Repeat the data verbatim.
___ SOURCE MATERIAL
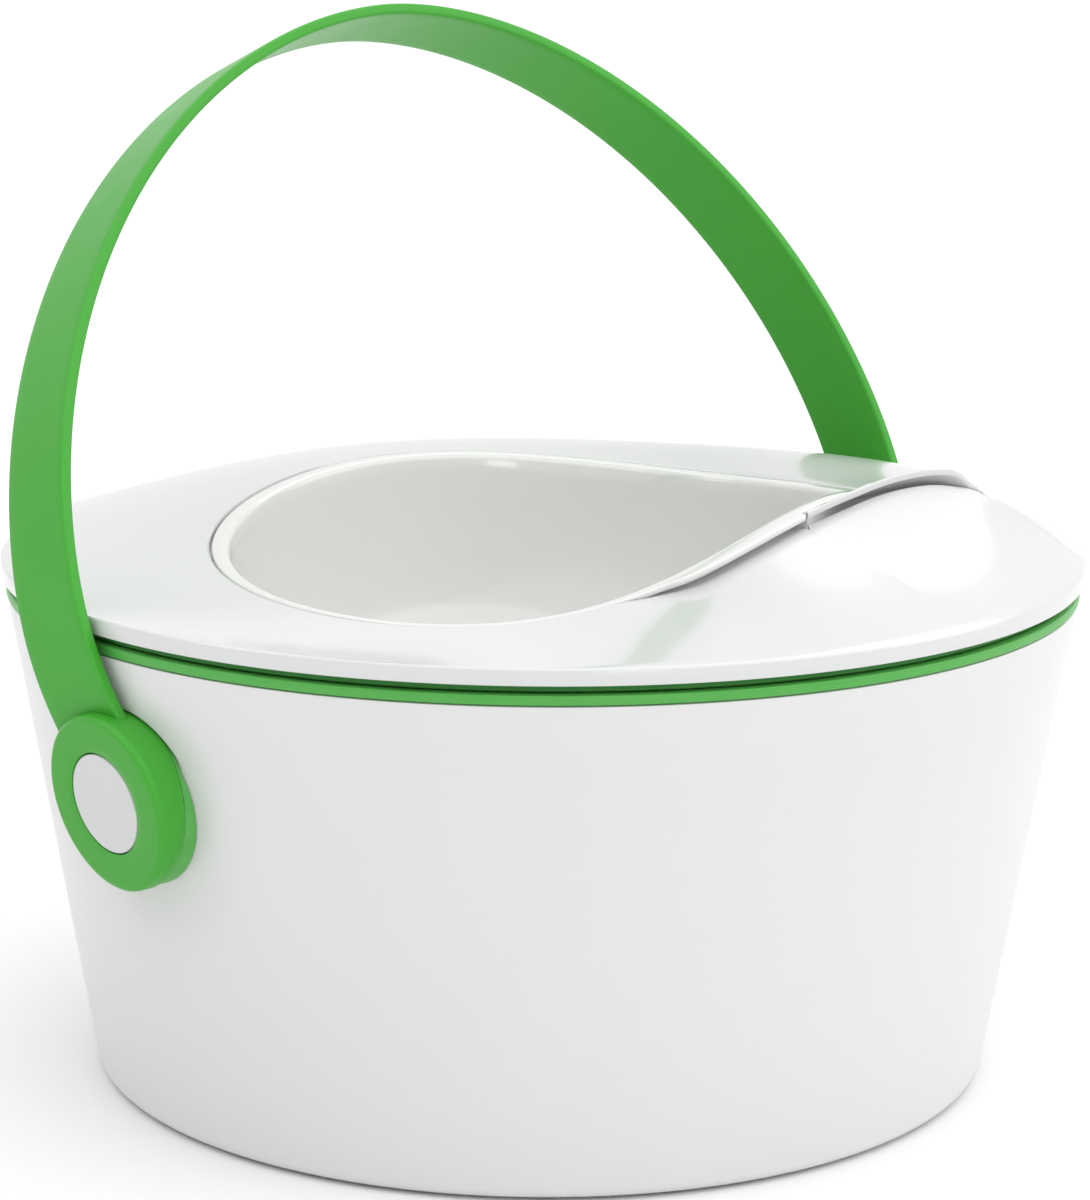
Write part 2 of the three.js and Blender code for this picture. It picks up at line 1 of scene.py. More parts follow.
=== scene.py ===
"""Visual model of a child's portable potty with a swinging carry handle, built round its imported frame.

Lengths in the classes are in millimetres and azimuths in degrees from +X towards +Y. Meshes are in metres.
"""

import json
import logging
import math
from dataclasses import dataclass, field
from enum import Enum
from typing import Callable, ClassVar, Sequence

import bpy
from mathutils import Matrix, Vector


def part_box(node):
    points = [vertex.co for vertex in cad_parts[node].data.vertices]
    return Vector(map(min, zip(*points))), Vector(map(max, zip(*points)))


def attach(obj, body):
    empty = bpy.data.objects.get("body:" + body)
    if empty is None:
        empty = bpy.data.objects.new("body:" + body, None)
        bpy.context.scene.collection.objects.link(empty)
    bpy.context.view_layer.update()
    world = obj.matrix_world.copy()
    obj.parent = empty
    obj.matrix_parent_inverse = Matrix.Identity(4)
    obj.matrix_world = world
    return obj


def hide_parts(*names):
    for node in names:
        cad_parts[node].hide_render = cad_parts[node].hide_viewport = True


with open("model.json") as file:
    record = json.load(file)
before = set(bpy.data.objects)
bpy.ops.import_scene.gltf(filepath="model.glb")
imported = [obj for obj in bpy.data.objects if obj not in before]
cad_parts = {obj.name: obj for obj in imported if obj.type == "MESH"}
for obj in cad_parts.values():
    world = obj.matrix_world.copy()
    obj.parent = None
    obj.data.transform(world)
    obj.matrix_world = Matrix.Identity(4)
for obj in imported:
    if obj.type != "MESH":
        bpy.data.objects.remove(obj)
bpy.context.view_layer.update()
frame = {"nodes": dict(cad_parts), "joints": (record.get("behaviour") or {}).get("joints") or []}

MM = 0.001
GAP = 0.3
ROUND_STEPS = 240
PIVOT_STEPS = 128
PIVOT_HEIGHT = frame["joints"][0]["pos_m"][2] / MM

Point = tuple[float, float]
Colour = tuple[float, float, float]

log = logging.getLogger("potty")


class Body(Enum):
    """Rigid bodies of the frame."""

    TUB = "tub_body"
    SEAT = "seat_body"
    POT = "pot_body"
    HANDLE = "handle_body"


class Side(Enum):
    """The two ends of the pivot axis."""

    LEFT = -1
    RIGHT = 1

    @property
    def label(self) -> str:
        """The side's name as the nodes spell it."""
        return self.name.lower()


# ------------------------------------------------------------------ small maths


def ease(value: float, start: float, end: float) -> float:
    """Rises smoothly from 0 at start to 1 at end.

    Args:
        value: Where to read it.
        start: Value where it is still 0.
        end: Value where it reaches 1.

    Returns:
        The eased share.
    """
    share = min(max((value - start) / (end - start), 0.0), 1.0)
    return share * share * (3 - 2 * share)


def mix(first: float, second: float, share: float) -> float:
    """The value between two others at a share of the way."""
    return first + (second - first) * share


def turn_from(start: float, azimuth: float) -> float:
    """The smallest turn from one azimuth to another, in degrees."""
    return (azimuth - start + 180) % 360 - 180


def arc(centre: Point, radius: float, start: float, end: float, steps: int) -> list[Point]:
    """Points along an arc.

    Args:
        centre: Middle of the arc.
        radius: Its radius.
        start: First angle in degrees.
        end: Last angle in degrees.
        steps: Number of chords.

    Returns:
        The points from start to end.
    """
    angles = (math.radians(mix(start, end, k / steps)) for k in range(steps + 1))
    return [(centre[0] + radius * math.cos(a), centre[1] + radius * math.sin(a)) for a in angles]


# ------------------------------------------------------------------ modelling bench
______
[SOLUTION TO THIS TASK]
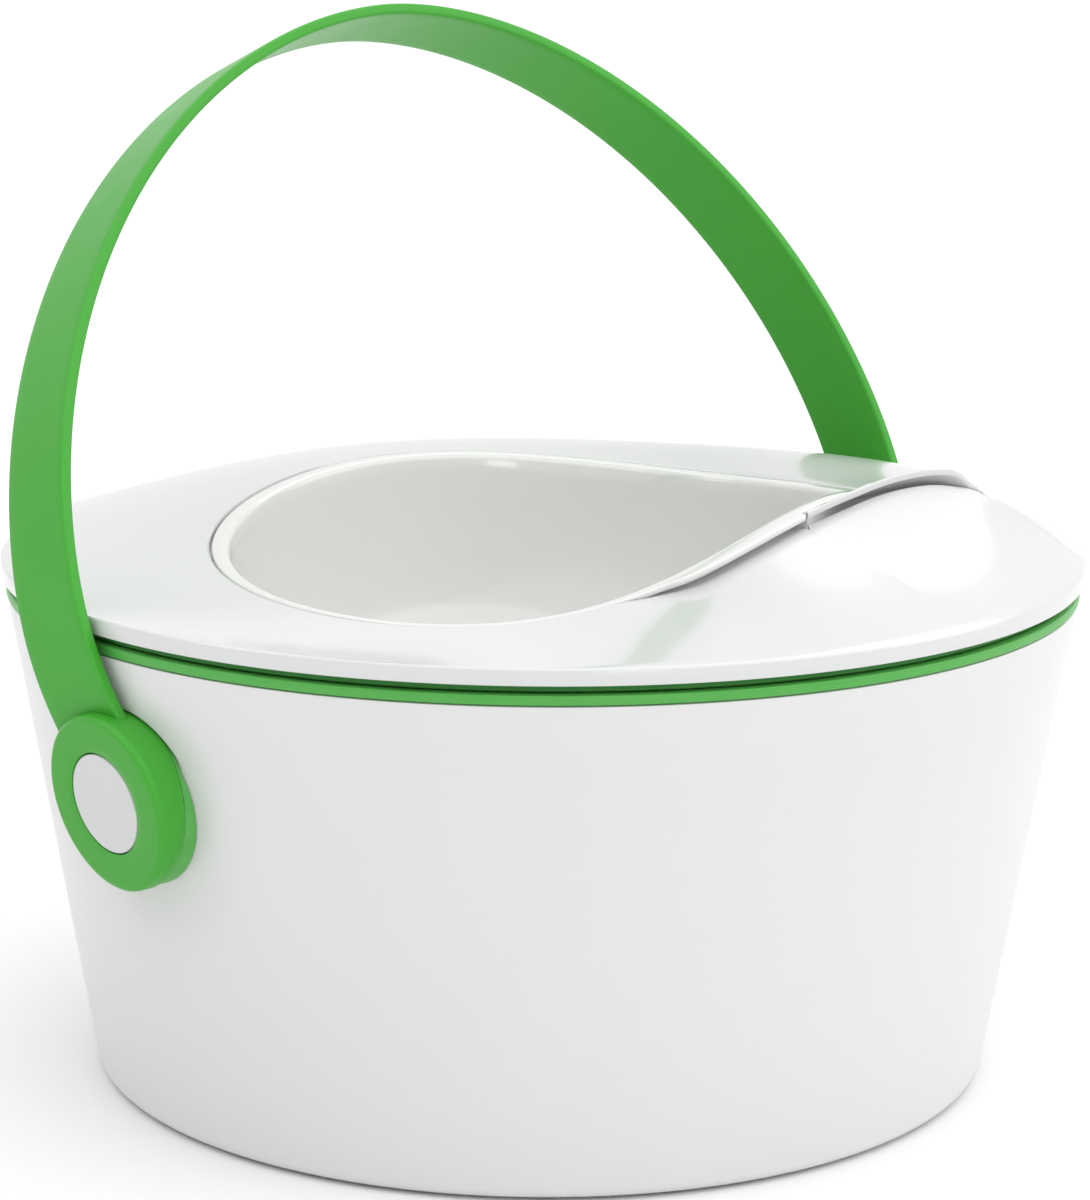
Write part 2 of the three.js and Blender code for this picture. It picks up at line 1 of scene.py. More parts follow.
=== scene.py ===
"""Visual model of a child's portable potty with a swinging carry handle, built round its imported frame.

Lengths in the classes are in millimetres and azimuths in degrees from +X towards +Y. Meshes are in metres.
"""

import json
import logging
import math
from dataclasses import dataclass, field
from enum import Enum
from typing import Callable, ClassVar, Sequence

import bpy
from mathutils import Matrix, Vector


def part_box(node):
    points = [vertex.co for vertex in cad_parts[node].data.vertices]
    return Vector(map(min, zip(*points))), Vector(map(max, zip(*points)))


def attach(obj, body):
    empty = bpy.data.objects.get("body:" + body)
    if empty is None:
        empty = bpy.data.objects.new("body:" + body, None)
        bpy.context.scene.collection.objects.link(empty)
    bpy.context.view_layer.update()
    world = obj.matrix_world.copy()
    obj.parent = empty
    obj.matrix_parent_inverse = Matrix.Identity(4)
    obj.matrix_world = world
    return obj


def hide_parts(*names):
    for node in names:
        cad_parts[node].hide_render = cad_parts[node].hide_viewport = True


with open("model.json") as file:
    record = json.load(file)
before = set(bpy.data.objects)
bpy.ops.import_scene.gltf(filepath="model.glb")
imported = [obj for obj in bpy.data.objects if obj not in before]
cad_parts = {obj.name: obj for obj in imported if obj.type == "MESH"}
for obj in cad_parts.values():
    world = obj.matrix_world.copy()
    obj.parent = None
    obj.data.transform(world)
    obj.matrix_world = Matrix.Identity(4)
for obj in imported:
    if obj.type != "MESH":
        bpy.data.objects.remove(obj)
bpy.context.view_layer.update()
frame = {"nodes": dict(cad_parts), "joints": (record.get("behaviour") or {}).get("joints") or []}

MM = 0.001
GAP = 0.3
ROUND_STEPS = 240
PIVOT_STEPS = 128
PIVOT_HEIGHT = frame["joints"][0]["pos_m"][2] / MM

Point = tuple[float, float]
Colour = tuple[float, float, float]

log = logging.getLogger("potty")


class Body(Enum):
    """Rigid bodies of the frame."""

    TUB = "tub_body"
    SEAT = "seat_body"
    POT = "pot_body"
    HANDLE = "handle_body"


class Side(Enum):
    """The two ends of the pivot axis."""

    LEFT = -1
    RIGHT = 1

    @property
    def label(self) -> str:
        """The side's name as the nodes spell it."""
        return self.name.lower()


# ------------------------------------------------------------------ small maths


def ease(value: float, start: float, end: float) -> float:
    """Rises smoothly from 0 at start to 1 at end.

    Args:
        value: Where to read it.
        start: Value where it is still 0.
        end: Value where it reaches 1.

    Returns:
        The eased share.
    """
    share = min(max((value - start) / (end - start), 0.0), 1.0)
    return share * share * (3 - 2 * share)


def mix(first: float, second: float, share: float) -> float:
    """The value between two others at a share of the way."""
    return first + (second - first) * share


def turn_from(start: float, azimuth: float) -> float:
    """The smallest turn from one azimuth to another, in degrees."""
    return (azimuth - start + 180) % 360 - 180


def arc(centre: Point, radius: float, start: float, end: float, steps: int) -> list[Point]:
    """Points along an arc.

    Args:
        centre: Middle of the arc.
        radius: Its radius.
        start: First angle in degrees.
        end: Last angle in degrees.
        steps: Number of chords.

    Returns:
        The points from start to end.
    """
    angles = (math.radians(mix(start, end, k / steps)) for k in range(steps + 1))
    return [(centre[0] + radius * math.cos(a), centre[1] + radius * math.sin(a)) for a in angles]


# ------------------------------------------------------------------ modelling bench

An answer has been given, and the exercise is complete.